Sanık Yaman'ın, usule ilişkin itirazlarının ardından esasa yönelik savunmasına geçeceğini belirttiği sırada mahkeme heyeti, diğer duruşma saatinin yaklaşması nedeniyle Yaman'a esas hakkındaki savunması için başka bir gün verilebileceğini belirtti. Yaman, savunmasının uzun süreceğini, bu nedenle başka gün devam edebileceğini söyledi.
- Müdahillik talepleri
Duruşmada hazır bulunan ve davaya katılma talebinde bulunan Balyoz davasında aldığı hapis cezası Yargıtay 9. Ceza Dairesince onanan eski tümamiral Erdem Caner Bener'e söz verildi.
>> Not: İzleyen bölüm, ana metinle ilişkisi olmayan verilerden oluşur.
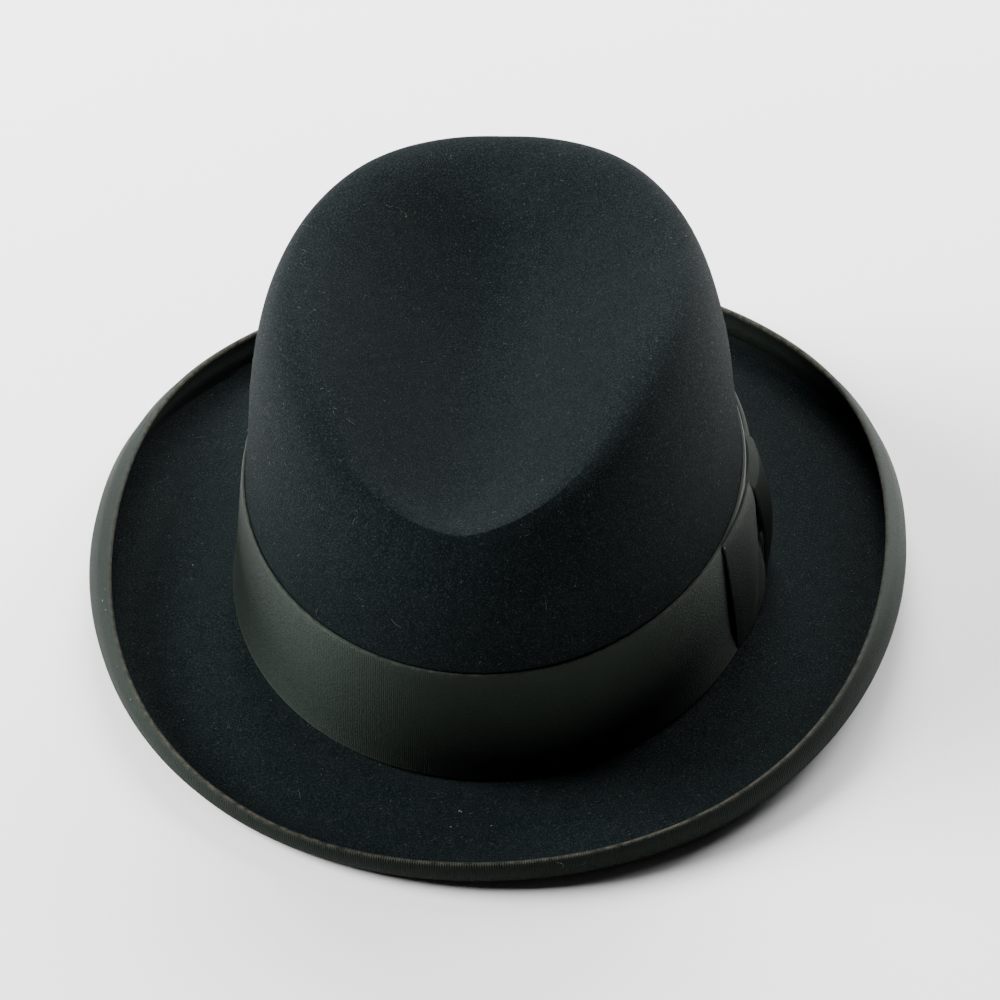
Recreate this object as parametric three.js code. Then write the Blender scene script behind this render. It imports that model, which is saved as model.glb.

Bener, Yaman'dan şikayetçi olduğunu belirterek, davaya katılma talebinde bulundu.
Verilen aranın ardından toplanan mahkeme heyeti, katılma talebini reddetti ve sanığın tutukluluk halinin devamına karar verdi. Sanığa esas hakkındaki savunmasını yapması için süre verilerek duruşmanın 13 Ağustos'a bırakılması kararlaştırıldı.